Since I had gotten to go fishing, I needed to try and see something else I had always wanted to do. See The Northern Lights! Randomly the solar flares get so big that they can be seen in Montana. Winter, spring and late fall are the best times. I have an app on my phone that lets me know if the flares are big enough and if that coincides with the new moon I have a chance. So the weather was cooperating except for the small wisps of smoke from the Canadian wildfires. I got my photo gear ready and prepared to head up to Glacier National Park and Lake McDonald. The best times to see the lights are after 12 midnight but I wanted to see the sunset so I left early. Now, we have been messed up by the daylight up here since we moved. If you don’t have a clock you can run errands work outside and come in for dinner and it’s already 9:00 pm!! It just never gets dark! One night I wanted to photograph a sunset at Flathead Lake so I ate dinner watched TV and began to head out at 9:30pm.
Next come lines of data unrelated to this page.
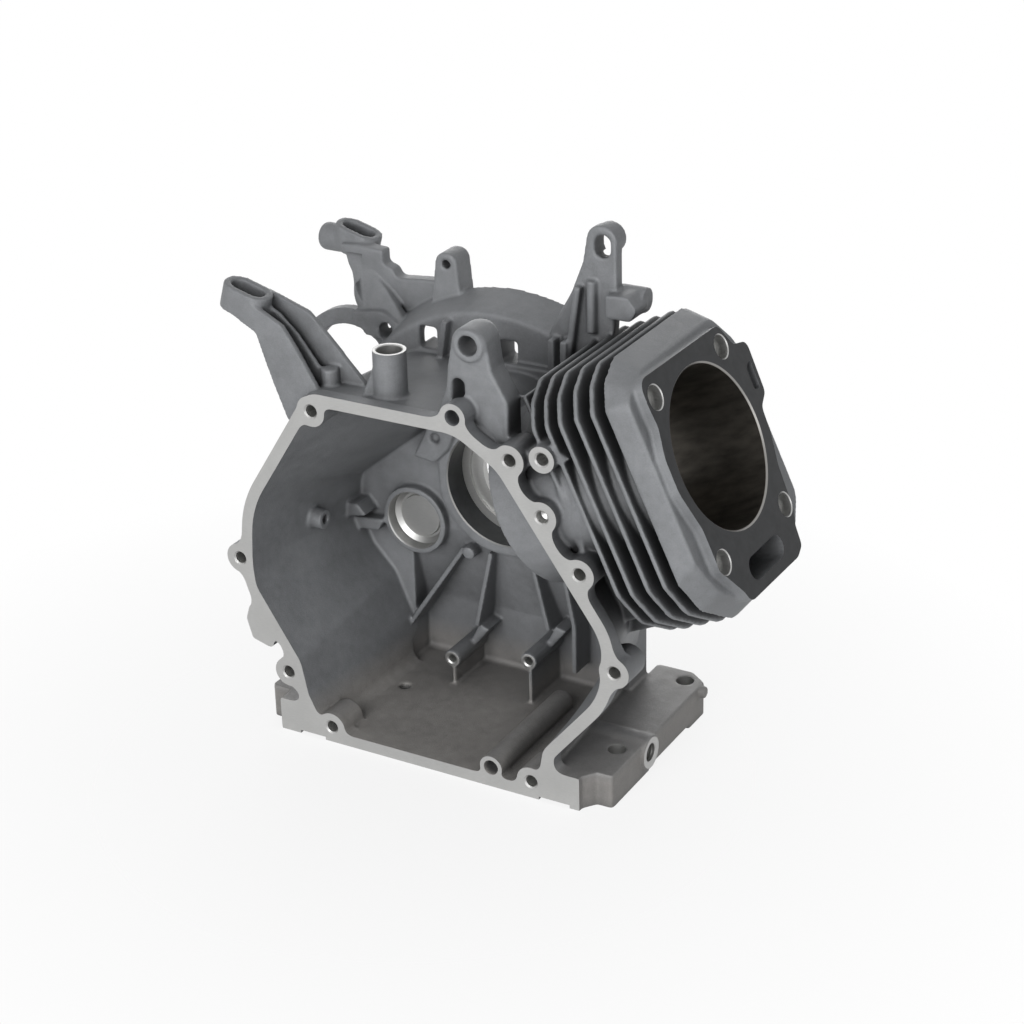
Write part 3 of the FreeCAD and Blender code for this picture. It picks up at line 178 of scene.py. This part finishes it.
class Shader:
    """A material whose nodes are added and linked by short calls."""

    def __init__(self, name):
        self.material = bpy.data.materials.new(name)
        self.material.use_nodes = True
        self.tree = self.material.node_tree
        self.tree.nodes.clear()
        self.output = self.tree.nodes.new("ShaderNodeOutputMaterial")

    def feed(self, socket, value):
        if isinstance(value, bpy.types.NodeSocket):
            self.tree.links.new(value, socket)
        elif value is not None:
            socket.default_value = value

    def node(self, kind, settings=None, inputs=None):
        node = self.tree.nodes.new(kind)
        for name, value in (settings or {}).items():
            setattr(node, name, value)
        for name, value in (inputs or {}).items():
            self.feed(node.inputs[name], value)
        return node

    def place(self):
        """The point on the object, in its own metres."""
        return self.node("ShaderNodeTexCoord").outputs["Object"]

    def combined(self, x, y, z=None):
        return self.node("ShaderNodeCombineXYZ", None, {0: x, 1: y, 2: z}).outputs[0]

    def math(self, operation, first, second=None):
        return self.node("ShaderNodeMath", {"operation": operation}, {0: first, 1: second}).outputs[0]

    def vector(self, operation, first, second=None):
        node = self.node("ShaderNodeVectorMath", {"operation": operation}, {0: first, 1: second})
        return node.outputs["Value" if operation in ("DOT_PRODUCT", "LENGTH") else "Vector"]

    def ramp(self, value, start, end, low=0.0, high=1.0):
        inputs = {"Value": value, "From Min": start, "From Max": end, "To Min": low, "To Max": high}
        return self.node("ShaderNodeMapRange", {"clamp": True}, inputs).outputs[0]

    def within(self, value, low, high, soft):
        """1 where the value lies between low and high, fading over soft."""
        rise = self.ramp(value, low - soft, low + soft)
        fall = self.ramp(value, high + soft, high - soft)
        return self.math("MULTIPLY", rise, fall)

    def noise(self, where, scale, detail, roughness=0.5):
        inputs = {"Vector": where, "Scale": scale, "Detail": detail, "Roughness": roughness}
        return self.node("ShaderNodeTexNoise", None, inputs).outputs["Fac"]

    def openness(self, reach):
        """1 on open ground, less where other surfaces stand within reach."""
        return self.node("ShaderNodeAmbientOcclusion", {"samples": 6}, {"Distance": reach}).outputs["AO"]

    def mix(self, share, first, second, blend="MIX"):
        node = self.node("ShaderNodeMix", {"data_type": "RGBA", "blend_type": blend}, {"Factor": share})
        for socket, value in ((node.inputs[6], first), (node.inputs[7], second)):
            self.feed(socket, (*value, 1) if isinstance(value, tuple) else value)
        return node.outputs[2]

    def bump(self, height, distance, strength):
        inputs = {"Height": height, "Distance": distance, "Strength": strength}
        return self.node("ShaderNodeBump", None, inputs).outputs[0]

    def finish(self, inputs):
        surface = self.node("ShaderNodeBsdfPrincipled", None, inputs)
        self.tree.links.new(surface.outputs[0], self.output.inputs["Surface"])
        return self.material


def casting_material():
    """Cast aluminium: a dull grey skin with a fine grain, browner at the foot, with painted shade in the
    corners, inside the case and between the fins."""
    skin, foot = (0.215, 0.222, 0.232), (0.30, 0.288, 0.275)
    # Colours of the painted shade in crevices, deep inside the case and in the gaps between the fins.
    painted_crevice_shade, painted_case_shade, painted_fin_gap_shade = (0.045, 0.047, 0.05), (0.05, 0.051, 0.053), (0.012, 0.012, 0.013)
    s = Shader("cast_aluminium_skin")
    place = s.place()
    height = s.node("ShaderNodeSeparateXYZ", None, {0: place}).outputs[2]
    grain = s.noise(place, 1500, 3)
    mottle = s.noise(place, 160, 4, 0.6)
    cloud = s.noise(place, 22, 3, 0.55)
    along = s.vector("DOT_PRODUCT", place, tuple(CYLINDER_AXIS))
    fins = s.within(along, 78 * MM, 146 * MM, 2 * MM)

    tone = s.math("ADD", s.ramp(mottle, 0.3, 0.7, -0.10, 0.10), s.ramp(cloud, 0.3, 0.7, -0.12, 0.12))
    tone = s.math("ADD", tone, s.ramp(grain, 0.3, 0.7, -0.07, 0.07))
    tone = s.math("ADD", tone, 1.0)
    cast = s.mix(s.ramp(height, -0.105, -0.118), skin, foot)
    cast = s.mix(1.0, cast, s.combined(tone, tone, tone), "MULTIPLY")
    # Painted shade: the colour darkens in corners where nearby surfaces enclose a point.
    cast = s.mix(s.ramp(s.openness(9 * MM), 0.75, 0.15, 0.0, 0.75), cast, painted_crevice_shade)
    # Painted shade: deep inside the case and in recesses the colour darkens by how enclosed a point is.
    cast = s.mix(s.ramp(s.openness(80 * MM), 0.72, 0.3, 0.0, 0.55), cast, painted_case_shade)
    # Painted shade: between the fins the colour goes nearly black where the gaps are enclosed.
    fin_gap_shade = s.ramp(s.openness(24 * MM), 0.8, 0.25, 0.0, 0.95)
    cast = s.mix(s.math("MULTIPLY", fins, fin_gap_shade), cast, painted_fin_gap_shade)
    normal = s.bump(s.math("ADD", grain, s.math("MULTIPLY", mottle, 1.6)), 0.16 * MM, 0.8)
    roughness = s.ramp(mottle, 0.3, 0.7, 0.5, 0.64)
    return s.finish({"Base Color": cast, "Roughness": roughness, "Metallic": 0.12, "Normal": normal})


def machined_material():
    """Freshly cut aluminium: light warm grey with faint cutter marks."""
    bright, dull, clouded = (0.46, 0.46, 0.452), (0.39, 0.39, 0.384), (0.35, 0.35, 0.346)
    s = Shader("machined_aluminium")
    place = s.place()
    milling = s.noise(s.vector("MULTIPLY", place, (300.0, 300.0, 2600.0)), 1.0, 2)
    cloud = s.noise(place, 40, 3, 0.55)
    milled = s.mix(s.ramp(milling, 0.35, 0.65, 0.0, 0.5), bright, dull)
    milled = s.mix(s.ramp(cloud, 0.35, 0.65, 0.0, 0.35), milled, clouded)
    normal = s.bump(milling, 0.01 * MM, 0.4)
    return s.finish({"Base Color": milled, "Roughness": 0.38, "Metallic": 0.85, "Normal": normal})


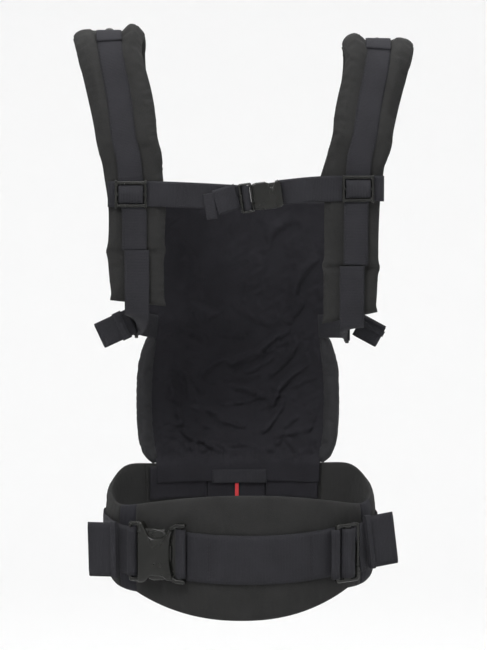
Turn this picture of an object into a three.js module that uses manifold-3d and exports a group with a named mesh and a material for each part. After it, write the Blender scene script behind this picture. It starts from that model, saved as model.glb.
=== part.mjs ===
// A soft baby carrier, worn and buckled: padded waist ring, seat panel, two shoulder straps and a chest strap.
//
// Millimetres, +Z up. The wearer faces +Y, so the panel that holds the baby is on the +Y side, and the lumbar
// pad and the free ends of the shoulder straps are on the -Y side. +X is the wearer's right.
// The origin is the middle of the waist ring, half way up its webbing.

import * as THREE from 'three';
import { mergeVertices } from 'three/addons/utils/BufferGeometryUtils.js';
import Module from 'manifold-3d';

const wasm = await Module();
wasm.setup();

// ---------------------------------------------------------------- driving dimensions

const GAP = 0.35; // clearance between pieces that touch

// Waist ring: a rounded plan outline |x/a|^n + |y/b|^n = 1 through the middle of the padding.
const RING = { a: 132, b: 94, n: 2.3 };
const BELT = { thickness: 10, sideTop: 64, sideBottom: -28, backTop: 66, backBottom: -34 };
const LUMBAR = { left: -104, right: 116, top: 62, bottom: -61.5, thickness: 12.5 };
const END_STRIP = { left: -119, right: 127 };
const PANEL_JOIN = { left: -97, right: 87 };

const WAIST_WEBBING = { width: 48, thickness: 1.8 };
const STRAP_WEBBING = { width: 24, thickness: 1.5 };
const CHEST_WEBBING = { width: 25, thickness: 1.4 };

// Seat panel: half width, depth at the middle and forward curl at the edges, by height.
const PANEL = {
  bottom: 67.5,
  top: 337,
  thickness: 1.8,
  halfWidth: [[67, 84], [80, 88], [100, 90.5], [131, 91.5], [165, 90.5], [185, 88], [200, 87.5], [215, 89.5],
    [235, 95], [265, 102], [300, 108], [340, 110]],
  depth: [[67, 95], [90, 110], [115, 120], [150, 124], [190, 117], [240, 104], [290, 92], [340, 84]],
  curl: [[67, 17], [100, 30], [150, 38], [200, 30], [250, 20], [340, 10]],
};
const SEAT_EDGE = { bottom: 74, top: 188, width: 12.4, thickness: 11 };

// Shoulder straps. The upper run goes from the panel's corner over the top; from zoneTop to zoneBottom the strap
// is straight and upright, because the chest strap's slider travels there.
const STRAP = { thickness: 13, zoneTop: 387, zoneBottom: 290, zoneY: -50 };
const SHOULDERS = [
  {
    side: 'left',
    sign: -1,
    over: [[-104, 78, 341], [-112, 70, 400], [-121, 52, 452], [-128, 26, 494], [-130, 0, 505],
      [-128.5, -22, 488], [-117, -40, 440], [-111, -48.5, 405]],
    zoneX: -105,
    end: [-102.5, -51, 246],
    webbingShift: -3.5,
    widths: [[0, 60], [0.3, 60], [0.42, 70], [0.5, 62], [0.6, 62], [0.72, 58], [0.85, 55], [0.9, 57], [1, 51]],
    seam: 297,
    sliderZ: 353,
    adjuster: [-104, 0, 222],
    tail: [[-110, -19, 224.5], [-141.5, -21, 210]],
  },
  {
    side: 'right',
    sign: 1,
    over: [[106, 78, 341], [119, 70, 398], [130, 52, 446], [136, 26, 484], [136, 0, 497],
      [134, -22, 480], [122.5, -40, 437], [115.5, -48.5, 405]],
    zoneX: 109,
    end: [106.5, -51, 231],
    webbingShift: 3.5,
    widths: [[0, 60], [0.3, 58], [0.42, 69], [0.5, 62], [0.6, 60], [0.72, 56], [0.85, 53], [0.92, 55], [1, 51]],
    seam: 281,
    sliderZ: 358,
    adjuster: [106, 0, 216],
    tail: [[133, -19.5, 225], [121.5, -21.5, 204]],
  },
];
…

Sunset is @9:30 and Sunrise is around 5 am so that’s @16 hours of Daylight compared to Petaluma California 13 hours. Now I know it doesn’t seem like a bunch but it’s really different. Here you can go out for an afternoon hike and catch the sunset and if you aren't careful you might as well eat at a gas station because everything is closed at 10 pm. So I leave to attempt the Northern Lights at Glacier at 9:00pm and I’m in the spot at Lake McDonald by 9:45.

Sunset Lake McDonald

At 11:00 a Ranger stoops by for a chat and we talk for a while and I make sure they are cool with me being there. As long as I don’t sleep where I was he said I am good. The Ranger leaves to look for something more interesting to do. Soon I am joined by a group of college kids enjoying the night sky. We talk about the constellations and they head out to the pier to wait and see if the Northern lights appear. They make a good comp for my photo so I am happy. At 3 am we all give up and I head home. A very neat experience but no Northern Lights this time, I will try again.